3.2 Variables related to the mathematics performance
Previous theoretical models already present a variety of variables structured at
different levels. However, the amount and variety of variables is so large that it is
difficult to decide which to incorporate in a particular new model. In his review about
“what works” in teaching and learning, Carpenter (2000), for example, states that on
average 36 new “good ideas” are published per year per journal between 1987 to
1997.
To direct our framework development, we start from the key observation that
education is embedded in the local culture and how this affects local curricula, local
teaching approaches, and local learning processes. This implies that we build on
available empirical research about mathematics learning and performance, set up in
the Chinese context; both by the researchers in or outside China. Next, building on
research about differences between Chinese learners and learners with another cultural
background, we incorporate studies aiming at explaining these differences in
performance of learners in primary school. Lastly, we will select variables for our
conceptual framework on the base of the available theoretical grounding, the extent to
which they have been linked to educational interventions, and the extent they are
grounded in international and national studies. The result of this specific analysis of
the literature will be a structured list of variables and processes that are expected to be
of relevance for studying mathematics learning and learning performance in the
Chinese primary school context.
The analysis of the literature in the following sections offers a comprehensive
overview of studies about variables that contribute to Chinese mathematics
performance. Content analysis is used as a method to screen research articles
published between 1950 and 2011. Our aims with this analysis are: (1) to identify
articles related to the Chinese mathematics learning performance; (2) to give an
overview of the trends in the studies over time and to present the attributes of these
studies, (3) to compare the different variables studied in these articles, (4) to choose


General Introduction            15

 

particular variables worth to be incorporated in our own conceptual framework and
the studies reported in this PhD dissertation.
3.2.1 Method
3.2.1.1 Quantitative content analysis
Content analysis is a method developed in the social sciences; in particular in the
field of mass communication studies (Berelson, 1952). It has been defined as “a
research technique for the objective, systematic, and quantitative description of the
manifest content of communication” (Berelson, 1952, p. 18). It is used to study
messages in mass media and other sources (Krippendorff, 2004). Quantitative content
analysis aims to “identify and count the occurrence of specified characteristics or
dimensions of texts, and through this, to be able to say something about the messages,
images, representations of such texts and their wider social significance” (Hansen,
Cottle, Negrine & Newbold, 1998, p. 95). In a quantitative content analysis,
frequencies are used to present and understand trends by extracting categories
(Altheide, 1996).
3.2.1.2 Procedure
Search Strategy. A multistage process was used to identify relevant articles by
building on the following keywords: “performance”, “achievement”, “outcome”,
“result”, “output” and “productivity” referring to the student mathematics learning.

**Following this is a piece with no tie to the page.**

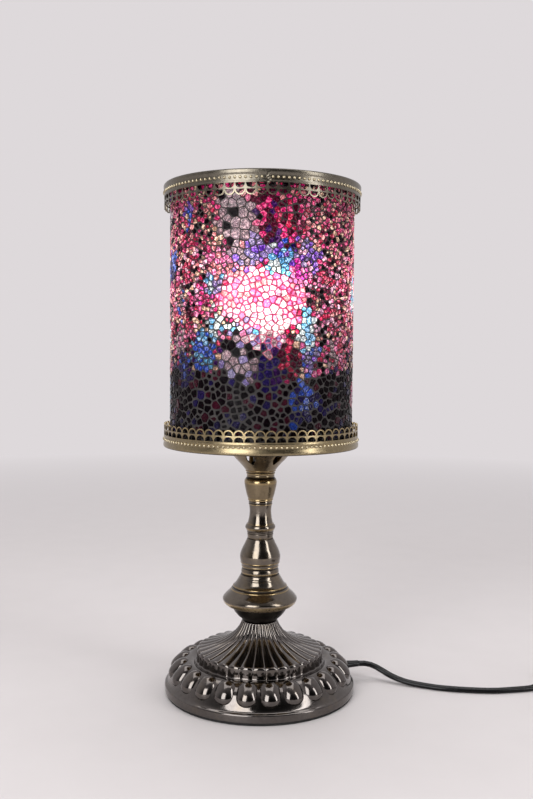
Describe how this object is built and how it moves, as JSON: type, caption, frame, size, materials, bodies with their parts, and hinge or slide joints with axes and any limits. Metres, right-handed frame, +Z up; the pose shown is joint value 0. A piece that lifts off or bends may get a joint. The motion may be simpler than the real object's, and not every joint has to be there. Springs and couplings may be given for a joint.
{
  "type": "mosaic glass table lamp",
  "caption": "Table lamp with a turned antique-metal foot and stem, a cylinder shade of crackled coloured glass mosaic between two lace rims, a screw-in bulb and a corded switch.",
  "frame": {"origin": "on the surface that the lamp stands on, at the lamp's axis", "axes": "+Z up along the stem, the shade and the bulb; the front faces -Y; the cord leaves towards +X, a little behind"},
  "size_m": [0.3738, 0.2057, 0.3483],
  "materials": {
    "pad": "matt foam",
    "antique_metal": "antique gunmetal plating, glossy, brass showing on the ridges",
    "ballast": "raw casting",
    "steel": "zinc plated",
    "gland": "satin",
    "stem_metal": "antique bronze plating, glossy, brass showing on the ridges",
    "plate_metal": "antique bronze plating",
    "rim_metal": "antique brass, dark in the hollows",
    "clear_glass": "clear",
    "mosaic_glass": "crackled coloured glass chips in dark grout",
    "holder_plastic": "moulded phenolic",
    "ceramic": "unglazed white",
    "brass": "bright",
    "live_wire": "sleeved conductor",
    "neutral_wire": "sleeved conductor",
    "cord_pvc": "flat twin flex",
    "nickel": "nickel plated",
    "bulb_plastic": "white heat-sink plastic",
    "circuit_board": "resin board",
    "led_board": "white solder mask on aluminium",
    "bulb_diffuser": "frosted diffuser",
    "switch_plastic": "fine texture",
    "rocker_plastic": "satin",
    "plug_plastic": "moulded"
  },
  "bodies": {
    "lamp": {"base_pad": "pad", "base_shell": "antique_metal", "ballast_ring": "ballast", "tube_washer": "steel", "tube_nut": "steel", "cord_gland": "gland", "threaded_tube": "steel", "stem_bowl": "stem_metal", "stem_disc": "stem_metal", "stem_vase": "stem_metal", "stem_collar": "stem_metal", "stem_neck": "stem_metal", "stem_knob": "stem_metal", "pierced_cup": "stem_metal", "shade_plate": "plate_metal", "plate_nut": "steel", "bottom_rim": "rim_metal", "bottom_lace": "rim_metal", "glass_cylinder": "clear_glass", "mosaic_layer": "mosaic_glass", "top_rim": "rim_metal", "top_lace": "rim_metal", "holder_cap": "holder_plastic", "holder_sleeve": "holder_plastic", "holder_insert": "ceramic", "screw_shell": "brass", "centre_contact": "brass", "terminal_screws": "brass", "live_lead": "live_wire", "neutral_lead": "neutral_wire", "inner_cable": "cord_pvc", "cord_run": "cord_pvc", "switch_lower": "switch_plastic", "switch_upper": "switch_plastic", "switch_screws": "steel", "switch_contacts": "brass", "cord_link": "cord_pvc", "cord_coil": "cord_pvc", "coil_tie": "gland", "cord_tail": "cord_pvc", "plug_body": "plug_plastic", "plug_pins": "nickel"},
    "bulb": {"bulb_contact": "brass", "bulb_insulator": "holder_plastic", "bulb_cap": "nickel", "bulb_housing": "bulb_plastic", "driver_board": "circuit_board", "led_board": "led_board", "bulb_dome": "bulb_diffuser"},
    "rocker": {"switch_rocker": "rocker_plastic"}
  },
  "joints": [
    {"name": "bulb_lift", "type": "slide", "parent": "lamp", "child": "bulb", "axis": [0, 0, 1], "range_m": [0, 0.18]},
    {"name": "rocker_tilt", "type": "hinge", "parent": "lamp", "child": "rocker", "pos_m": [0.248, 0.006, 0.0128], "axis": [0, 1, 0], "range_deg": [0, 18]}
  ]
}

The search was carried out in international and in national (Chinese) scientitifc
databases. In a first step, we developed this sufficiently comprehensive set of search
terms to be able to collect the relevant studies about Chinese mathematics education.

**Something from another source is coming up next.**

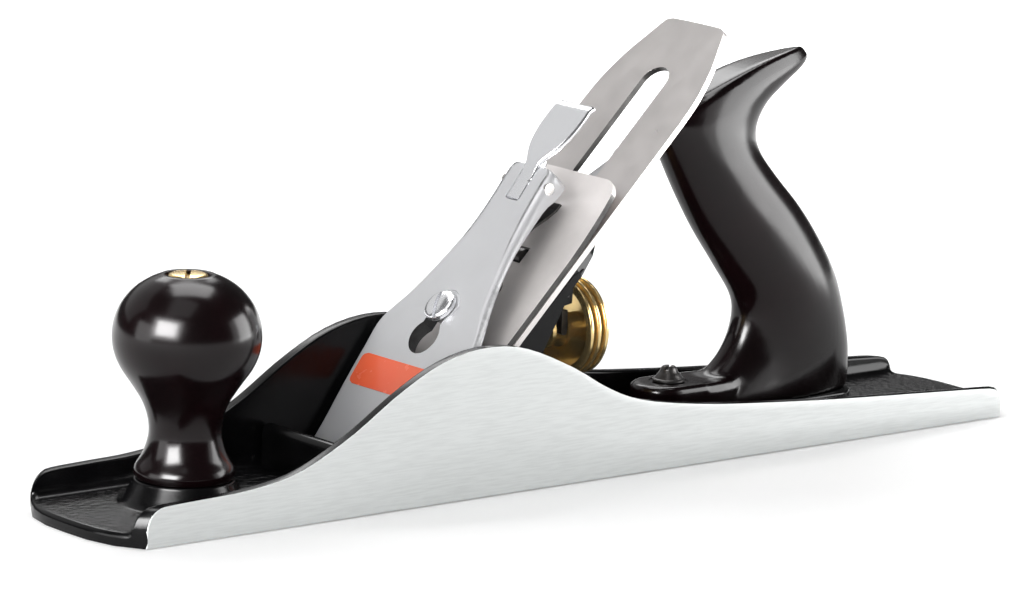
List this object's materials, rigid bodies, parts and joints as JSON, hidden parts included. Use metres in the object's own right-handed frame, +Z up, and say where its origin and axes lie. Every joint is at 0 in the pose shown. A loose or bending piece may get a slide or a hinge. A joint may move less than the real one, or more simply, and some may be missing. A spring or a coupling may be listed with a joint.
{
  "type": "bench plane",
  "caption": "Iron bench plane with a turned knob, a curved rear handle, and a cutter bedded at 45 degrees under a lever cap with depth and lateral adjusters.",
  "frame": {"origin": "middle of the sole, in the plane of its face", "axes": "+X towards the heel, -X towards the toe, +Z up from the sole, +Y across"},
  "size_m": [0.372, 0.063, 0.14],
  "materials": {
    "casting": "gloss black paint inside and on the ends, ground bare cheeks and sole",
    "handle": "polished very dark brown",
    "brass": "turned",
    "frog_paint": "dark paint with a ground bed face",
    "black_steel": "black",
    "cutter_steel": "finely ground across its length",
    "cap_steel": "satin",
    "nickel": "satin plated",
    "bright_steel": "bright plated",
    "enamel": "gloss enamel, plain",
    "spring_steel": "tempered",
    "steel": "plain turned steel"
  },
  "bodies": {
    "casting": {"body": "casting", "front_knob": "handle", "knob_stud": "steel", "knob_nut": "brass", "tote": "handle", "tote_rod": "steel", "tote_nut": "brass", "tote_toe_screw": "black_steel", "frog_screws": "steel", "frog_washers": "steel"},
    "frog": {"frog": "frog_paint", "frog_clip": "steel", "frog_clip_screw": "steel", "wheel_stud": "steel", "yoke_pin": "steel", "lateral_rivet": "steel", "lever_cap_screw": "bright_steel"},
    "frog_screw": {"frog_adjusting_screw": "steel"},
    "fork": {"yoke": "black_steel"},
    "lateral": {"lateral_lever": "steel", "lateral_roller": "steel"},
    "hub": {"depth_wheel_hub": "brass"},
    "wheel": {"depth_wheel": "brass"},
    "carriage": {"cap_iron_screw": "steel"},
    "cutter": {"plane_iron": "cutter_steel", "cap_iron": "cap_steel"},
    "lever_cap": {"lever_cap": "nickel", "enamel_band": "enamel", "lever_cap_spring": "spring_steel", "spring_rivet": "steel", "cam_pin": "steel"},
    "cam": {"cam_lever": "bright_steel"}
  },
  "joints": [
    {"name": "frog_slide", "type": "slide", "parent": "casting", "child": "frog", "axis": [1, 0, 0], "range_m": [-0.0007, 0.0008]},
    {"name": "frog_screw_turn", "type": "hinge", "parent": "frog", "child": "frog_screw", "pos_m": [-0.02, 0, 0.0092], "axis": [1, 0, 0], "range_deg": [-330, 370]},
    {"name": "iron_advance", "type": "slide", "parent": "frog", "child": "carriage", "axis": [0.7071, 0, 0.7071], "range_m": [-0.0008, 0.0025]},
    {"name": "iron_skew", "type": "hinge", "parent": "carriage", "child": "cutter", "pos_m": [-0.01743, 0, 0.05657], "axis": [-0.7071, 0, 0.7071], "range_deg": [-1.2, 1.2]},
    {"name": "lateral_swing", "type": "hinge", "parent": "frog", "child": "lateral", "pos_m": [0.00732, 0, 0.08132], "axis": [-0.7071, 0, 0.7071], "range_deg": [-3.6, 3.6]},
    {"name": "fork_pivot", "type": "hinge", "parent": "frog", "child": "fork", "pos_m": [0.00378, 0, 0.05657], "axis": [0, 1, 0], "range_deg": [-2.8, 8.3]},
    {"name": "wheel_travel", "type": "slide", "parent": "frog", "child": "hub", "axis": [1, 0, 0], "range_m": [-0.0018, 0.0006]},
    {"name": "wheel_spin", "type": "hinge", "parent": "hub", "child": "wheel", "pos_m": [0.012, 0, 0.044], "axis": [1, 0, 0], "range_deg": [-175, 510]},
    {"name": "lever_cap_slide", "type": "slide", "parent": "frog", "child": "lever_cap", "axis": [0.7071, 0, 0.7071], "range_m": [0, 0.011]},
    {"name": "cam_release", "type": "hinge", "parent": "lever_cap", "child": "cam", "pos_m": [-0.00626, 0, 0.09263], "axis": [0, 1, 0], "range_deg": [-100, 0]}
  ],
  "couplings": [
    {"joint": "frog_screw_turn", "follows": "frog_slide", "rad_per_m": 7854},
    {"joint": "fork_pivot", "follows": "iron_advance", "rad_per_m": 55.866},
    {"joint": "wheel_travel", "follows": "iron_advance", "ratio": -0.70218},
    {"joint": "wheel_spin", "follows": "iron_advance", "rad_per_m": 3474},
    {"joint": "lateral_swing", "follows": "iron_skew", "ratio": -2.8889}
  ]
}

The search involved the usage of the following electronic databases: (1) ISI Web of
Science and ERIC at OVID; (2) the China Knowledge Resource Integrated Database
(CNKI) by using the terms ”shuxue” and “chengji” or “shuxue” and “chengjiu” in
“topic” and “abstract”. After deleting overlapping articles, we obtained a list of 817
citations in the international database and 687 citations in the national database. We
imported all citations in Endnote to manage the coding.